Metacomet Country Club
- The 10th at Metacomet
- 41°48′25″N 71°22′48″W﻿ / ﻿41.80694°N 71.38000°W

Club information
- Location: East Providence, Rhode Island, United States
- Established: 1901
- Type: private
- Designed by: Donald Ross

= Metacomet Country Club =

Private golf club in East Providence, Rhode Island

Metacomet Country Club was a private golf club in East Providence, Rhode Island in the United States. It was incorporated in 1901 by five Rhode Island businessmen. The playing grounds were, at that time, in the Rumford section of East Providence.

The club's name derived from the fashion at the turn of the 20th century for golf clubs organizing in New England to select Native American names. Metacomet was a great Indian Chief of the Wampanoag tribe, a friend of the Pilgrim settlers of the 17th century who was later named King Philip by the English after he succeeded his father as leader of the tribe.
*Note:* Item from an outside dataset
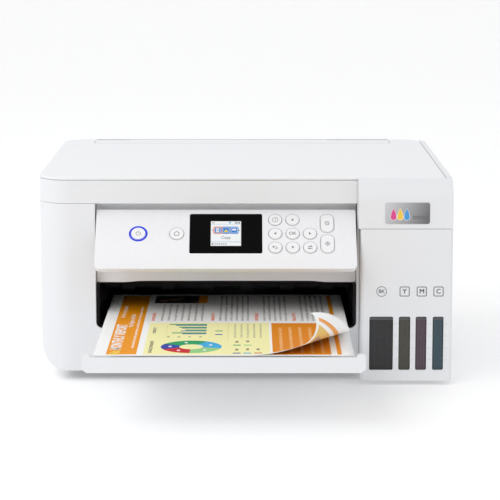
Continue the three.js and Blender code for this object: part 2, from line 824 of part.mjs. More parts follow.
function panelHousing() {
  const y0 = panelFaceThickness + seam;
  const block = prismY(panelOutline(0.4), y0, panelThickness, 5);
  const taper = new THREE.Shape();
  taper.moveTo(panelFootThickness, panelFoot - 1);
  taper.lineTo(panelThickness + 1, panelFoot - 1);
  taper.lineTo(panelThickness + 1, panelFoot + panelTaper);
  taper.lineTo(panelThickness, panelFoot + panelTaper);
  taper.closePath();
  const shape = cut(block, prismX(taper, panelLeft - 1, panelRight + 1));
  const cavity = new THREE.Shape();
  cavity.moveTo(y0 - 1, panelFoot + 6);
  cavity.lineTo(panelFootThickness - 0.5, panelFoot + 6);
  cavity.lineTo(panelThickness - 1.8, panelFoot + panelTaper + 4);
  cavity.lineTo(panelThickness - 1.8, panelTop - 3);
  cavity.lineTo(y0 - 1, panelTop - 3);
  cavity.closePath();
  return cut(shape, prismX(cavity, panelLeft + 4, panelRight - 4));
}

add("panel_face", inPanel(panelFace()), panelWhite, panel);
add("panel_housing", inPanel(panelHousing()), panelWhite, panel);
add(
  "screen",
  inPanel(
    join(
      screenPlate(0, 0, 1.6),
      box(
        displayLeft,
        displayLeft + displaySize,
        1,
        panelFaceThickness + 3,
        screenTop - screenHeight / 2 - displaySize / 2,
        screenTop - screenHeight / 2 + displaySize / 2,
      ),
    ),
  ),
  glossBlack,
  panel,
);
keys.forEach((key) => {
  const body = prismY(keyOutline(key, 0), -0.6, panelFaceThickness + 1, 3);
  const collar = prismY(keyOutline(key, 0.8), panelFaceThickness + 0.3, panelFaceThickness + 1.4, 3);
  const stem = box(key.x - 1.5, key.x + 1.5, panelFaceThickness, panelThickness - 2.4 - keyTravel, key.z - 1.5, key.z + 1.5);
  const fits = key.z > panelFoot + panelTaper + 4;
  add(key.name, inPanel(fits ? join(body, collar, stem) : join(body, collar)), panelWhite, panel);
});

// ---------------------------------------------------------------- output tray and sheets
const trayLeft = openingLeft + loose + traySideInset;
const trayRight = openingRight - loose - traySideInset;
const trayFront = -trayReach + lipThickness + 2 + extensionTravel;

function outputTray() {
  const back = trayFront + extensionTravel + 95;
  const plate = box(trayLeft, trayRight, trayFront, back, trayZ, trayZ + trayPlate);
  const sides = [trayLeft, trayRight - wall].map((x) => box(x, x + wall, trayFront, back, trayZ, lipTop - 0.2));
  return join(plate, ...sides);
}

function trayExtension() {
  const front = -trayReach;
  const back = trayFront + trayHold;
  const x0 = trayLeft + extensionSideInset;
  const x1 = trayRight - extensionSideInset;
  const z0 = trayZ + trayPlate + slip;
  const lip = prismY(
    outline([
      [panelLeft + 4, lipBottom],
      [panelRight - 4, lipBottom],
      [panelRight, lipBottom + 3],
      [panelRight, lipTop + wingHeight, 2],
      [panelRight - wingWidth, lipTop + wingHeight, 1],
      [panelRight - wingWidth - 1, lipTop],
      [panelLeft + wingWidth + 1, lipTop],
      [panelLeft + wingWidth, lipTop + wingHeight, 1],
      [panelLeft, lipTop + wingHeight, 2],
      [panelLeft, lipBottom + 3],
    ]),
    front,
    front + lipThickness,
    3,
  );
  const plate = box(x0, x1, front + lipThickness - 1, back, z0, z0 + trayPlate);
  const ribCount = 5;
  const ribs = Array.from({ length: ribCount }, (_, i) => {
    const x = x0 + ((x1 - x0) * (i + 0.5)) / ribCount;
    return box(x - 0.8, x + 0.8, front + lipThickness - 1, back, z0 + 1, lipTop - 0.2);
  });
  return join(lip, plate, ...ribs);
}

add("output_tray", outputTray(), white);
add("tray_extension", trayExtension(), white);
const sheetFront = -trayReach + 2.5;
add(
  "printed_sheets",
  box(
    openingMiddle - sheetWidth / 2,
    openingMiddle + sheetWidth / 2,
    sheetFront,
    sheetFront + sheetLength,
    sheetZ,
    sheetZ + sheetStack,
  ),
  paper,
);

// ---------------------------------------------------------------- rear paper feed
// Y of the face that the paper leans on, at a height z.
const feedLine = (z, ahead = 0) => supportFace - (bodyHeight - z) * feedTan - ahead;
const slanted = (ahead, thickness, z0, z1) =>
  outline([
    [feedLine(z0, ahead), z0],
    [feedLine(z0, ahead) + thickness, z0],
    [feedLine(z1, ahead) + thickness, z1],
    [feedLine(z1, ahead), z1],
  ]);
const supportDeep = supportThickness / Math.cos(THREE.MathUtils.degToRad(feedSlope));
const supportFootZ = supportTop - supportLength * Math.cos(THREE.MathUtils.degToRad(feedSlope));
const hopperLeft = earLeft + 2 * seam;
const hopperRight = earRight - 2 * seam;
const hopperFoot = bodyHeight - hopperFootDrop;
const hopperBend = bodyHeight - hopperBendDrop;
const hopperTop = bodyHeight - hopperTopDrop;

function feederHousing() {
  const back = prismX(slanted(-supportDeep - 1, 2.2, hopperFoot, hopperTop), hopperLeft, hopperRight);
  const front = prismX(slanted(27, 2.2, hopperFoot, hopperBend), hopperLeft, hopperRight);
  const mouthY = feedCoverFront + slip;
  const mouth = box(hopperLeft, hopperRight, mouthY, mouthY + 2.2, hopperBend - 2, feedPivot.z - 3.4);
  const ledge = box(hopperLeft, hopperRight, feedLine(hopperBend, 27), mouthY + 2, hopperBend - 2.2, hopperBend);
  const sides = [hopperLeft, hopperRight - 2.4].map((x) =>
    join(
      prismX(slanted(27, 27 + supportDeep + 3, hopperFoot, hopperBend), x, x + 2.4),
      prismX(
        outline([
          [mouthY, hopperBend - 1],
          [feedLine(hopperBend - 1) + supportDeep + 3, hopperBend - 1],
          [feedLine(hopperTop) + supportDeep + 3, hopperTop],
          [mouthY, hopperTop],
        ]),
        x,
        x + 2.4,
      ),
    ),
  );
  return join(back, front, mouth, ledge, ...sides);
}

function feederCover() {
  const x0 = hopperLeft;
  const x1 = hopperRight;
  const plate = box(x0, x1, feedCoverFront, feedPivot.y, bodyHeight - lidThickness, bodyHeight);
  const nose = cut(
    alongX(feedCoverNose, x0, x1, feedPivot.y, feedPivot.z, 24),
    box(x0 - 1, x1 + 1, feedPivot.y - 5, feedPivot.y - 0.01, 0, bodyHeight),
  );
  return join(plate, nose);
}

const supportX0 = openingMiddle - supportWidth / 2;
const supportX1 = openingMiddle + supportWidth / 2;
add("feeder_housing", feederHousing(), innerGrey);
add("feeder_cover", feederCover(), lidWhite);
add(
  "paper_support",
  prismX(slanted(0, supportDeep, supportFootZ, supportTop), supportX0, supportX1),
  innerGrey,
);
const guideShape = slanted(guideDepth + 1, guideDepth, hopperTop - 50, hopperTop);
const guideX = sheetWidth / 2 + 1.2;
add(
  "edge_guide_left",
  prismX(guideShape, openingMiddle - guideX - guideBlade, openingMiddle - guideX),
  frameGrey,
);
add(
  "edge_guide_right",
  prismX(guideShape, openingMiddle + guideX, openingMiddle + guideX + guideBlade),
  frameGrey,
);

// ---------------------------------------------------------------- print engine
const railX0 = leftX + 12;
const railX1 = rightX - 8;
const beltZ = railBottom + railHeight - beltDrop;
const beltX0 = railX0 + 14;
const beltX1 = railX1 - 18;
const beltBack = railBack - 2;

function guideRail() {
  const sheet = box(railX0, railX1, railBack, railBack + railThickness, railBottom, railBottom + railHeight);
  const flange = box(railX0, railX1, railBack, railBack + 14, railBottom, railBottom + railThickness);
  const idler = alongY(pulleyRadius, beltX0, beltBack - beltWidth, railBack + 0.5, beltZ);
  const hole = alongY(pulleyRadius + 1, beltX1, railBack - 1, railBack + railThickness + 1, beltZ);
  return cut(join(sheet, flange, idler), hole);
}

function carriageMotor() {
  const y0 = railBack + railThickness + seam;
  const can = alongY(motorRadius, beltX1, y0, y0 + motorLength, beltZ, 24);
  const shaft = alongY(pulleyRadius, beltX1, beltBack - beltWidth, y0 + 1, beltZ);
  return join(can, shaft);
}

function timingBelt() {
  const ring = (radius) =>
    rounded(beltX0 - radius, beltX1 + radius, beltZ - radius, beltZ + radius, radius - 0.01);
  const outer = prismY(ring(beltRadius), beltBack - beltWidth, beltBack, 6);
  return cut(outer, prismY(ring(beltRadius - beltThickness), beltBack - beltWidth - 1, beltBack + 1, 6));
}

function printCarriage() {
  const x0 = carriageHome - carriageWidth / 2;
  const x1 = carriageHome + carriageWidth / 2;
  const y1 = carriageFront + carriageDepth;
  const body = prismZ(rounded(x0, x1, carriageFront, y1, 4), carriageBottom + 4, carriageBottom + carriageHeight, 3);
  const head = box(x0 + 8, x1 - 8, carriageFront + 20, y1 - 24, carriageBottom, carriageBottom + 5);
  const clamp = box(carriageHome - 8, carriageHome + 8, y1 - 5, beltBack - beltWidth - 1, beltZ - 8, beltZ - beltRadius - 0.8);
  const stalk = box(carriageHome - 8, carriageHome + 8, y1 - 5, y1 - 1, carriageBottom + 30, beltZ - 7);
  return join(body, head, clamp, stalk);
}

function platen() {
  const x0 = openingLeft - 4;
  const x1 = openingRight;
  const y0 = exitRollerY + exitRollerRadius + 2;
  const y1 = feedRollerY - feedRollerRadius - 2;
  const bed = box(x0, x1, y0, y1, platenTop - 5, platenTop - 1);
  const ribCount = 12;
  const ribs = Array.from({ length: ribCount }, (_, i) => {
    const x = x0 + ((x1 - x0) * (i + 0.5)) / ribCount;
    return box(x - 0.8, x + 0.8, y0, y1, platenTop - 2, platenTop);
  });
  return join(bed, ...ribs);
}

function maintenanceStation() {
  const x0 = carriageHome - 30;
  const x1 = carriageHome + 30;
  const y1 = carriageFront + carriageDepth;
  const tub = box(x0, x1, carriageFront, y1, bodyBottom + wall + 4, carriageBottom - 6);
  const capRim = cut(
    box(x0 + 12, x1 - 12, carriageFront + 22, y1 - 26, carriageBottom - 7, carriageBottom - 1),
    box(x0 + 14, x1 - 14, carriageFront + 24, y1 - 28, carriageBottom - 5, carriageBottom),
  );
  return join(tub, capRim);
}

function roller(radius, y, z, tyreCount) {
  const x0 = openingLeft + 2;
  const x1 = openingRight - 2;
  const shaft = alongX(radius * 0.5, x0 - 8, x1 + 2, y, z, 12);
  const tyres = Array.from({ length: tyreCount }, (_, i) => {
    const x = x0 + 16 + ((x1 - x0 - 44) * i) / (tyreCount - 1);
    return alongX(radius, x, x + 12, y, z, 14);
  });
  return join(shaft, ...tyres);
}

add("guide_rail", guideRail(), steel);
add("carriage_motor", carriageMotor(), steel);
add("timing_belt", timingBelt(), rubber);
add("print_carriage", printCarriage(), innerBlack);
add("platen", platen(), innerBlack);
add("maintenance_station", maintenanceStation(), frameGrey);
add("feed_roller", roller(feedRollerRadius, feedRollerY, feedRollerZ, 5), steel);
add("exit_roller", roller(exitRollerRadius, exitRollerY, exitRollerZ, 6), rubber);

// ---------------------------------------------------------------- electrics
function powerInlet() {
  const block = through(inletCentre, inletSize, 0, bodyDepth - 20, bodyDepth - 0.5);
  const socket = prismY(
    rounded(inletCentre.x - 8.5, inletCentre.x + 8.5, inletCentre.z - 5, inletCentre.z + 5, 4.5),
    bodyDepth - 13,
    bodyDepth,
    4,
  );
  const pins = [-4.3, 4.3].map((dx) =>
    alongY(1.2, inletCentre.x + dx, bodyDepth - 14, bodyDepth - 6.5, inletCentre.z, 8),
  );
  return join(cut(block, socket), ...pins);
}

function mainBoard() {
  const board = box(tankLeft + 6, rightX - wall - 3, 238, bodyDepth - 18, usbCentre.z - 9, usbCentre.z - 7.4);
  const shell = through(usbCentre, usbSize, -0.5, bodyDepth - 20, bodyDepth - 0.5);
  const lowered = join(shell, box(usbCentre.x - 5, usbCentre.x + 5, bodyDepth - 22, bodyDepth - 18, usbCentre.z - 9, usbCentre.z));
  const mouth = box(usbCentre.x - 4.4, usbCentre.x + 4.4, bodyDepth - 12, bodyDepth, usbCentre.z - 4.1, usbCentre.z + 4.1);
  const tongue = box(usbCentre.x - 2.8, usbCentre.x + 2.8, bodyDepth - 13, bodyDepth - 6, usbCentre.z - 1.2, usbCentre.z + 1.2);
  const chips = [0, 1, 2].map((i) => box(tankLeft + 14 + i * 20, tankLeft + 26 + i * 20, 256, 268, usbCentre.z - 8, usbCentre.z - 5.6));
  return join(board, cut(lowered, mouth), tongue, ...chips);
}

add("power_supply", box(leftX + 9, openingLeft - 6, 180, 296, bodyBottom + 16, 70), steel);
add("power_inlet", powerInlet(), innerBlack);
add("main_board", mainBoard(), finish(0x2f6b45, 0.6));

export default printer;
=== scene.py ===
import json
import math

import bmesh
import bpy
from mathutils import Matrix, Vector

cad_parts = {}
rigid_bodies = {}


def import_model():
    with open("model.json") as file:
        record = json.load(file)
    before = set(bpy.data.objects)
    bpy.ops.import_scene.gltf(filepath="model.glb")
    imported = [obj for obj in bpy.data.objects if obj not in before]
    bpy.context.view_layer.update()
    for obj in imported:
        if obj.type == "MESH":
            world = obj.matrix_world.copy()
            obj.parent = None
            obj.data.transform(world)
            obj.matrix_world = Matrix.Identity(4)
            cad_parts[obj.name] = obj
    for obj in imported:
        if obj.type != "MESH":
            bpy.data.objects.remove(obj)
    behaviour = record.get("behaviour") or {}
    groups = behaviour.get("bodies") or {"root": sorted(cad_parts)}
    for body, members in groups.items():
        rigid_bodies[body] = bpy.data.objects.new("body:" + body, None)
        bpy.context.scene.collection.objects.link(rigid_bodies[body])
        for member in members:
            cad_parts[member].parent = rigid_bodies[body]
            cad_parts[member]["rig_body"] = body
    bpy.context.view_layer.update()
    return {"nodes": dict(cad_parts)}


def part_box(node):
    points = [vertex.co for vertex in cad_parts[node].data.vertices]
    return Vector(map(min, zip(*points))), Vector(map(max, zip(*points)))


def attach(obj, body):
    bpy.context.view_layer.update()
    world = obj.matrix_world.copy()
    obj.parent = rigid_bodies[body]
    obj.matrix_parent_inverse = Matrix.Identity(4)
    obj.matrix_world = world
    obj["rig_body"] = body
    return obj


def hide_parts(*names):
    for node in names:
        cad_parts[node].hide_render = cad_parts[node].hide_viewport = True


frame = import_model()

scene = bpy.context.scene
nodes = frame["nodes"]
mm = 0.001
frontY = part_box("front_cover")[0].y  # main front plane of the case


def at(x, y, z):  # case millimetres to the scene
    return Vector((x * mm, frontY + y * mm, z * mm))


print("printer: frame loaded")

# camera, backdrop and light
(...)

The course was originally designed by Leonard Byles, but in 1924 Donald Ross was hired to re-design the golf course into the layout which now exists. The new layout was opened on August 7, 1926. Known as a challenging course with lots of character, it is widely considered to have putting greens among the best in New England.

On September 30, 2020, Golf Digest reported that the club, recently purchased by Marshall Properties, was closing, as Marshall had failed to obtain a necessary zoning change needed to keep the club operating.